Bref, si Comment réussir quand on est con et pleurnichard perd des points dans le cœur du spectateur à cause d’une intrigue un peu construite à la « va comme je te pousse », il en récupère néanmoins avec ses dialogues géniaux et le jeu décomplexé d’une série d’acteurs en grande forme. Si bien qu’au final, on ne peut s’empêcher de ressentir une vraie tendresse pour ce film, qui nous réserve encore, plus de quarante ans après sa sortie dans les salles, quelques gros et francs éclats de rire…
Le Blu-ray
[4/5]
Après une sortie en DVD courant 2018, au sein de la collection « Gaumont – Découverte DVD », Gaumont a donc eu l’excellente idée de ressortir Comment réussir quand on est con et pleurnichard dans une édition Blu-ray de toute beauté. Le master Haute Définition restauré est d’une belle stabilité, la définition est impeccable et les couleurs sont éclatantes, et le tout affiche un grain argentique scrupuleusement préservé. Côté son, le film de Michel Audiard est proposé en DTS-HD Master Audio 2.0 tout à fait clair, et même assez limpide. Rien à redire donc niveau technique, d’autant que l’on adore vraiment le film…

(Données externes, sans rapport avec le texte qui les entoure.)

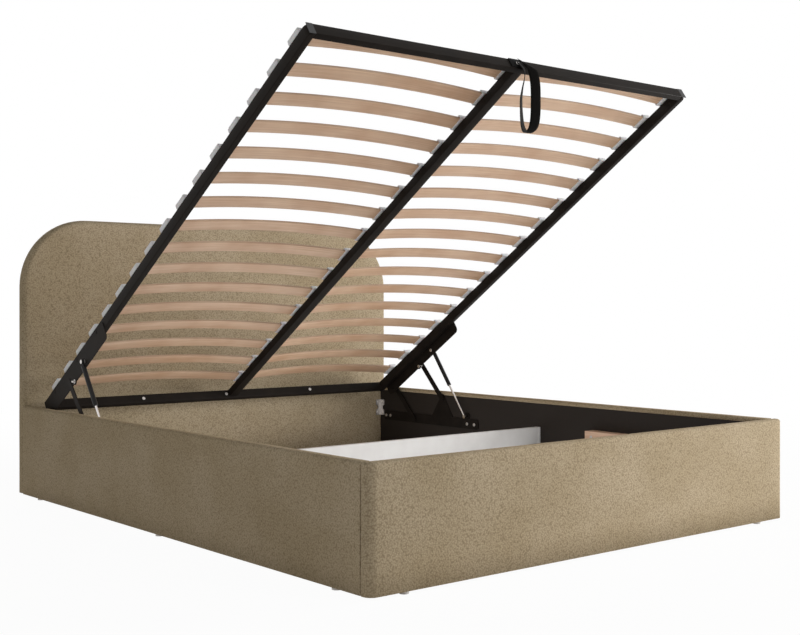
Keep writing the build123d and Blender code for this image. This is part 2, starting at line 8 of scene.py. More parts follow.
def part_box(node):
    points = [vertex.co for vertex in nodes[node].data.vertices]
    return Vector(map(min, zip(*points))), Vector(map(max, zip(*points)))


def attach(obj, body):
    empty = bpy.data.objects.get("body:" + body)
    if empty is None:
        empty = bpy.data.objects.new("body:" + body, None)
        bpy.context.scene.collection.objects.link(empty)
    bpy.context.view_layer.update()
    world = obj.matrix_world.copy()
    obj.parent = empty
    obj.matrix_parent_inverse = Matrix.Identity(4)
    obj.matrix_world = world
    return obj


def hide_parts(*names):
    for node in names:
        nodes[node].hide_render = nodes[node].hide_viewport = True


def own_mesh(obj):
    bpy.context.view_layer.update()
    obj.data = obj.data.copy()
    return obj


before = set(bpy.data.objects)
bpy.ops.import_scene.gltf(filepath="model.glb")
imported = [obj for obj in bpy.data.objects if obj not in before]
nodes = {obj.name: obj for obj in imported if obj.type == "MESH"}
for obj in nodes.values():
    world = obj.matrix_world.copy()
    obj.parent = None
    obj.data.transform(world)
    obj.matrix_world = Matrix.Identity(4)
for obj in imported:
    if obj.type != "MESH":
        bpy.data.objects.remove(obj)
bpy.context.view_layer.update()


# The camera stands at chest height off the foot's left corner, with its axis level.
# Its place and lens come from the photograph's vanishing points, for an image of 800 x 635.
sensor_width = 36.0
lens_length = 54.76
camera_place = (-2.6116, -3.2854, 0.7017)
camera_turn = math.radians(-39.64)
horizon_shift = -0.0185
far_limit = 200.0

camera_data = bpy.data.cameras.new("camera")
camera_data.sensor_width = sensor_width
camera_data.lens = lens_length
camera_data.shift_y = horizon_shift
camera_data.clip_end = far_limit
camera = bpy.data.objects.new("camera", camera_data)
camera.location = camera_place
camera.rotation_euler = (math.pi / 2, 0.0, camera_turn)
bpy.context.scene.collection.objects.link(camera)
bpy.context.scene.camera = camera
bpy.context.scene.view_settings.view_transform = "Standard"


# The room is a plain pale studio, all white round the bed: large soft lamps stand off the foot's
# right corner, to the right, high in front, to the left and behind, and a weak one sends light up from
# the storage space to the slats. The camera sees the sky and the far floor as white.
sky_strength = 0.09
floor_glow = 0.09
floor_half_width = 30.0
near_floor_white = 0.96
white_from, white_to = 1.6, 4.5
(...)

Du côté des suppléments, on trouvera tout d’abord un entretien avec Jean-Marie Poiré, scénariste du film (21 minutes). Le réalisateur des Visiteurs, qui a troqué son look jean/casquette pour une dégaine de dandy cool à moustache, y reviendra sur son parcours, ainsi que pour son mépris initial pour le cinéma. Il évoquera également sa rencontre avec Michel Audiard, et affirmera avec le plus grand sérieux du monde que ce dernier désirait faire des films « branchés » et qu’il l’avait aidé à se renouveler. Concernant Comment réussir quand on est con et pleurnichard, il reviendra rapidement sur le casting : Jean Carmet, Jean-Pierre Marielle, Jean Rochefort, Jane Birkin. Enfin, on terminera le tour des suppléments avec le court-métrage La Marche (1951, 16 minutes), écrit et réalisé par Michel Audiard, qui nous dressera une histoire absurde de la marche à pied.